:: Stored data
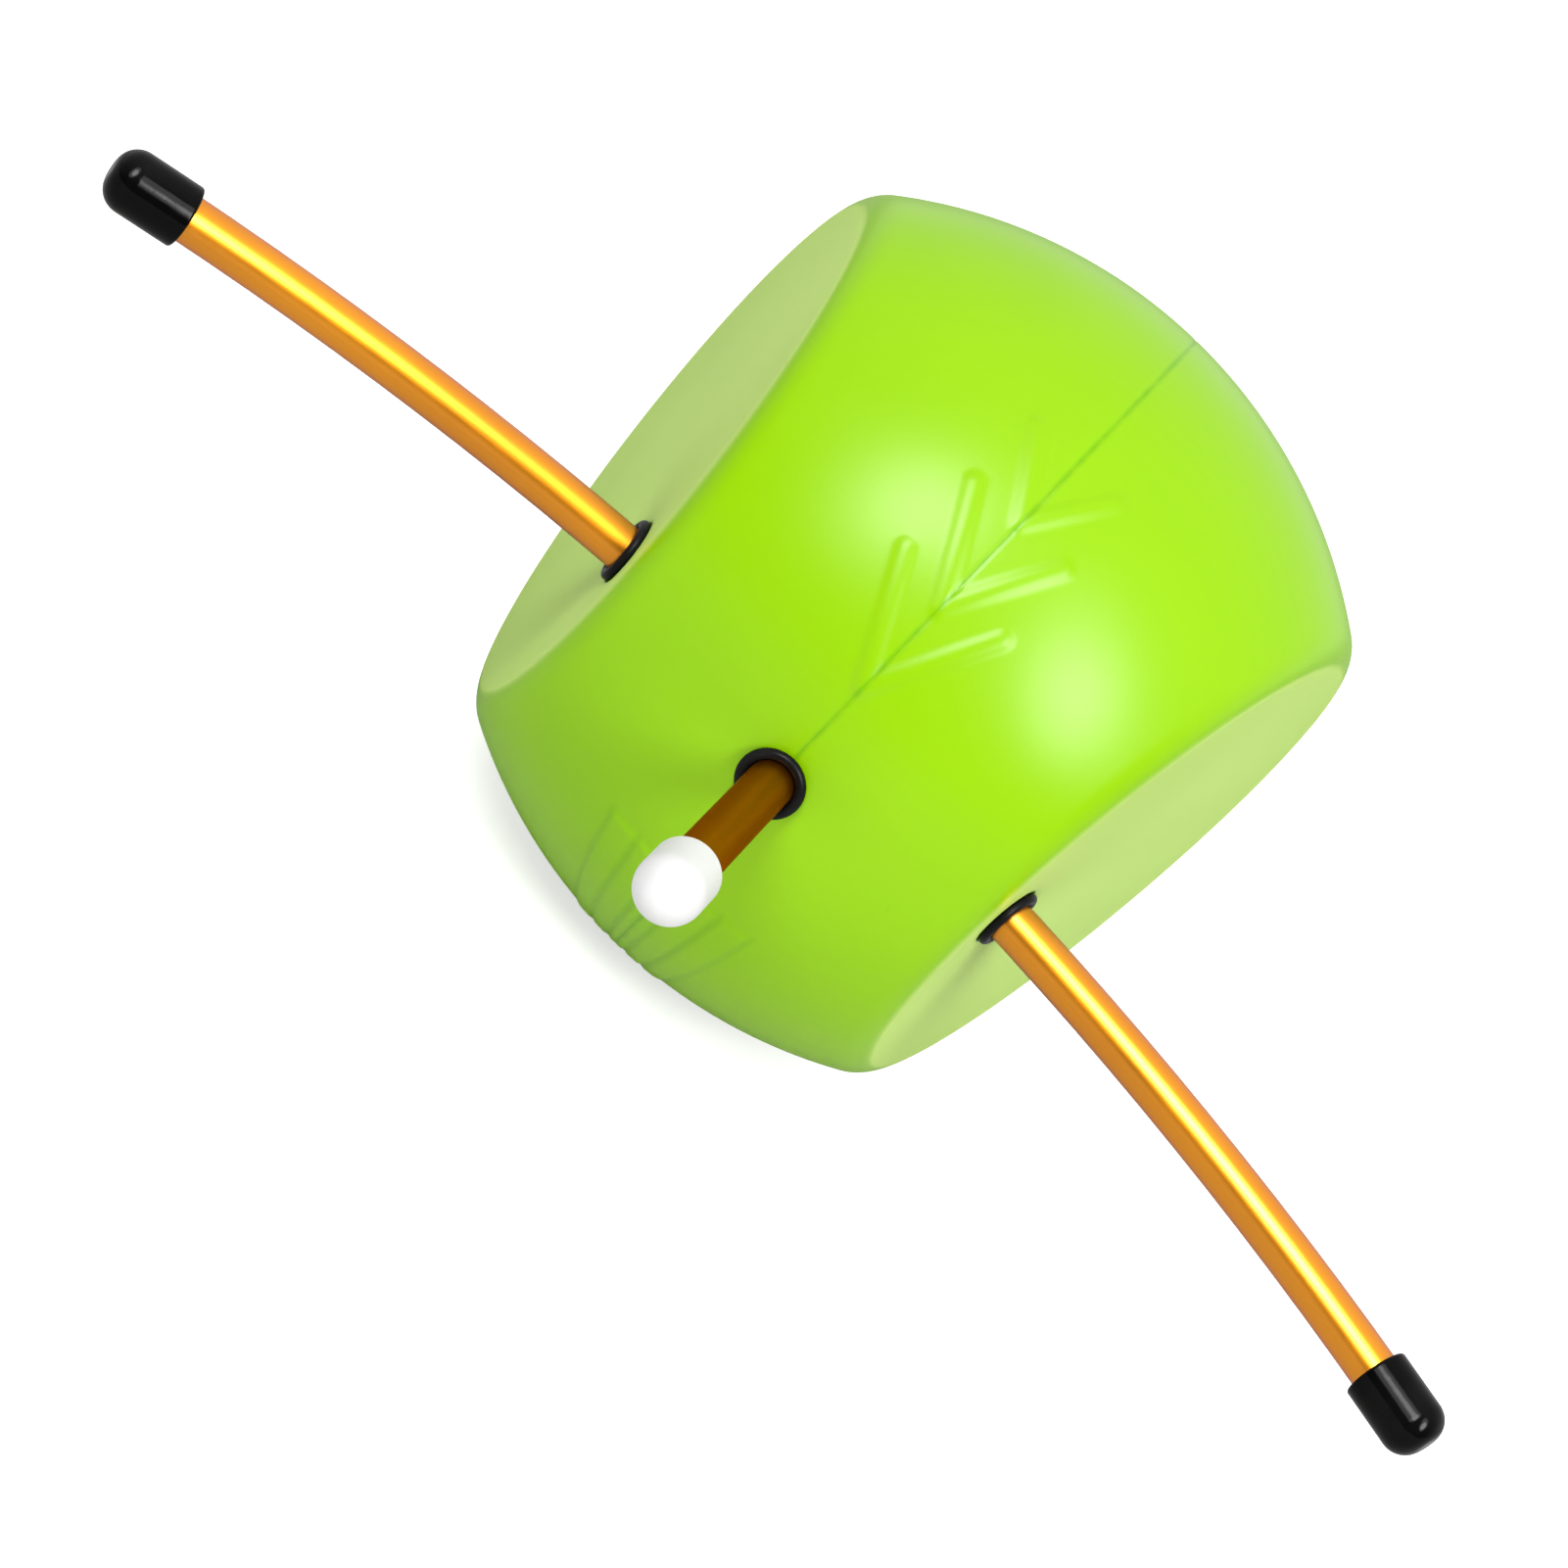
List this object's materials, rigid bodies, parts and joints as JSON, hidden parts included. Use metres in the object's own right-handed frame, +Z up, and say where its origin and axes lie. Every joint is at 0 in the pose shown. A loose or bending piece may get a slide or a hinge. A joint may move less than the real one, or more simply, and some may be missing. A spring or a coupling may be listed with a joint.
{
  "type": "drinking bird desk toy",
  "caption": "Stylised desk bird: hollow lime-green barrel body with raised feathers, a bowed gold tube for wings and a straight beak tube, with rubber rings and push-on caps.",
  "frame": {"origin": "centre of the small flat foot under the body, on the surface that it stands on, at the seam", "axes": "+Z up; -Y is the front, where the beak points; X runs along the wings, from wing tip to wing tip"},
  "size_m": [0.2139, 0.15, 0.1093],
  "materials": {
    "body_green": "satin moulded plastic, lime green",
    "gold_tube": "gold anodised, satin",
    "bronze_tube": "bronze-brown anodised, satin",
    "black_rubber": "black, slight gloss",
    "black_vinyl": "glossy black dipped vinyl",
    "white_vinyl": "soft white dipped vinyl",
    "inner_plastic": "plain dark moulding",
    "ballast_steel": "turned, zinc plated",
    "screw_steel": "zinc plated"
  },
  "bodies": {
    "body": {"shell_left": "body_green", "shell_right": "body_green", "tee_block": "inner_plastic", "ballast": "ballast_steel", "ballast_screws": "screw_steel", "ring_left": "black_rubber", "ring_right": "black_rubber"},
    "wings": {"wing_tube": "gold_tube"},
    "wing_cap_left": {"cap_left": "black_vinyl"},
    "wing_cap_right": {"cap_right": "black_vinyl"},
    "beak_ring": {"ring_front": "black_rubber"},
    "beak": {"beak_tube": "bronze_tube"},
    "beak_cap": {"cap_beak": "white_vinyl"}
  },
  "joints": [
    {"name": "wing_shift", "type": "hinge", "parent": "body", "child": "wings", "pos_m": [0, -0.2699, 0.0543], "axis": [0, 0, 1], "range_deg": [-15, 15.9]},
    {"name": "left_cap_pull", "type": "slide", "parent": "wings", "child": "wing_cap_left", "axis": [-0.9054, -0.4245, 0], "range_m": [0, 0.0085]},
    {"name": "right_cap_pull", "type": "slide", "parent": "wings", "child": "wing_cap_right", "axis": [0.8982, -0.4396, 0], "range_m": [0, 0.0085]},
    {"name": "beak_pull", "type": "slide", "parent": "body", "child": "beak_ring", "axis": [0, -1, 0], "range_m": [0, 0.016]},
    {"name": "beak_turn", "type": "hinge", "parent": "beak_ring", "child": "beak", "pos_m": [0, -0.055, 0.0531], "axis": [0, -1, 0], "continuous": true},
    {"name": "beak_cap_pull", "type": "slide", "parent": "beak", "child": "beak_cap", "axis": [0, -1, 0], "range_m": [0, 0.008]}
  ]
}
::::
- [Aim of the exercise]: Extract all of the data exactly as written.

- [Reply]:
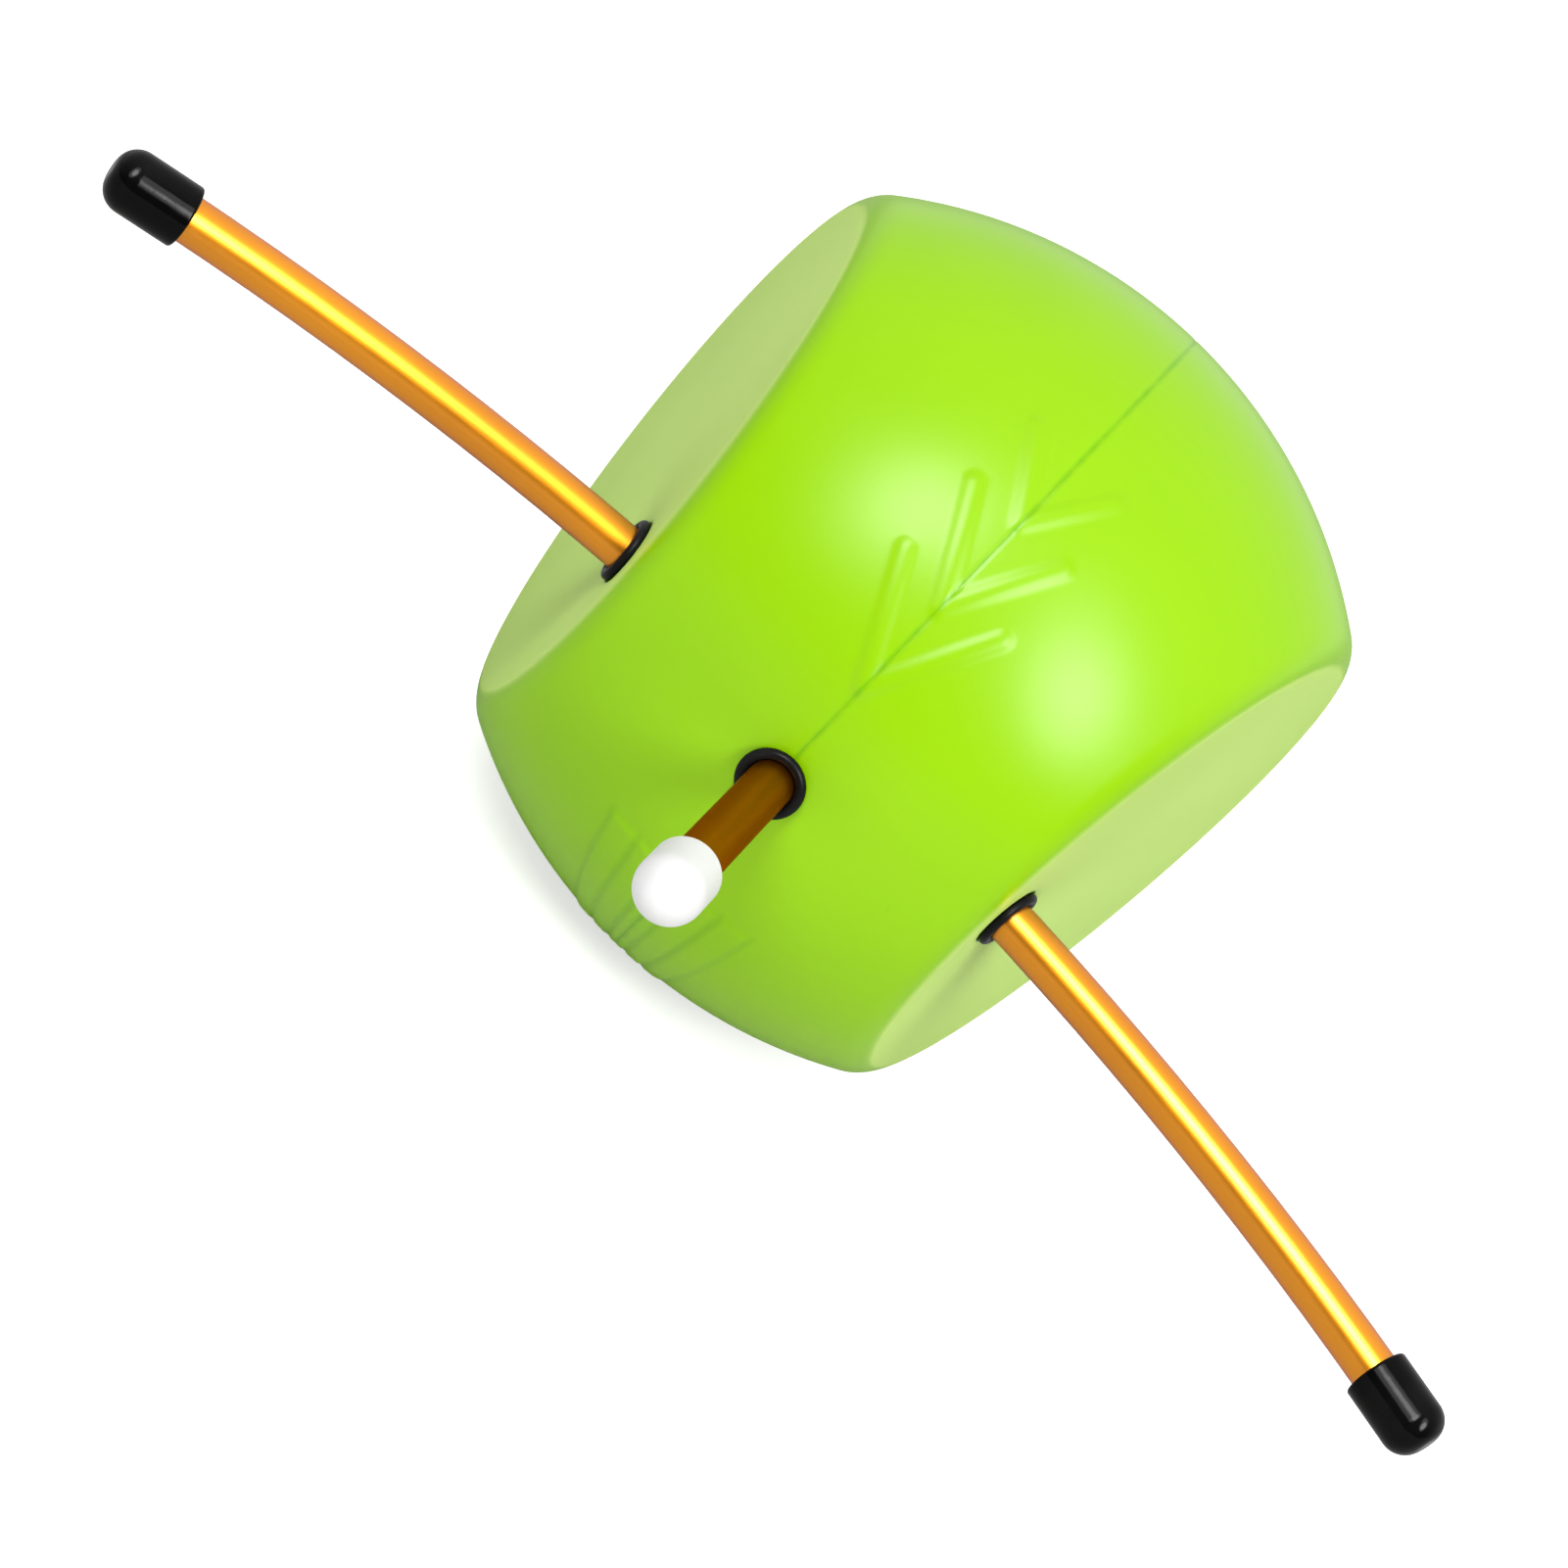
List this object's materials, rigid bodies, parts and joints as JSON, hidden parts included. Use metres in the object's own right-handed frame, +Z up, and say where its origin and axes lie. Every joint is at 0 in the pose shown. A loose or bending piece may get a slide or a hinge. A joint may move less than the real one, or more simply, and some may be missing. A spring or a coupling may be listed with a joint.
{
  "type": "drinking bird desk toy",
  "caption": "Stylised desk bird: hollow lime-green barrel body with raised feathers, a bowed gold tube for wings and a straight beak tube, with rubber rings and push-on caps.",
  "frame": {"origin": "centre of the small flat foot under the body, on the surface that it stands on, at the seam", "axes": "+Z up; -Y is the front, where the beak points; X runs along the wings, from wing tip to wing tip"},
  "size_m": [0.2139, 0.15, 0.1093],
  "materials": {
    "body_green": "satin moulded plastic, lime green",
    "gold_tube": "gold anodised, satin",
    "bronze_tube": "bronze-brown anodised, satin",
    "black_rubber": "black, slight gloss",
    "black_vinyl": "glossy black dipped vinyl",
    "white_vinyl": "soft white dipped vinyl",
    "inner_plastic": "plain dark moulding",
    "ballast_steel": "turned, zinc plated",
    "screw_steel": "zinc plated"
  },
  "bodies": {
    "body": {"shell_left": "body_green", "shell_right": "body_green", "tee_block": "inner_plastic", "ballast": "ballast_steel", "ballast_screws": "screw_steel", "ring_left": "black_rubber", "ring_right": "black_rubber"},
    "wings": {"wing_tube": "gold_tube"},
    "wing_cap_left": {"cap_left": "black_vinyl"},
    "wing_cap_right": {"cap_right": "black_vinyl"},
    "beak_ring": {"ring_front": "black_rubber"},
    "beak": {"beak_tube": "bronze_tube"},
    "beak_cap": {"cap_beak": "white_vinyl"}
  },
  "joints": [
    {"name": "wing_shift", "type": "hinge", "parent": "body", "child": "wings", "pos_m": [0, -0.2699, 0.0543], "axis": [0, 0, 1], "range_deg": [-15, 15.9]},
    {"name": "left_cap_pull", "type": "slide", "parent": "wings", "child": "wing_cap_left", "axis": [-0.9054, -0.4245, 0], "range_m": [0, 0.0085]},
    {"name": "right_cap_pull", "type": "slide", "parent": "wings", "child": "wing_cap_right", "axis": [0.8982, -0.4396, 0], "range_m": [0, 0.0085]},
    {"name": "beak_pull", "type": "slide", "parent": "body", "child": "beak_ring", "axis": [0, -1, 0], "range_m": [0, 0.016]},
    {"name": "beak_turn", "type": "hinge", "parent": "beak_ring", "child": "beak", "pos_m": [0, -0.055, 0.0531], "axis": [0, -1, 0], "continuous": true},
    {"name": "beak_cap_pull", "type": "slide", "parent": "beak", "child": "beak_cap", "axis": [0, -1, 0], "range_m": [0, 0.008]}
  ]
}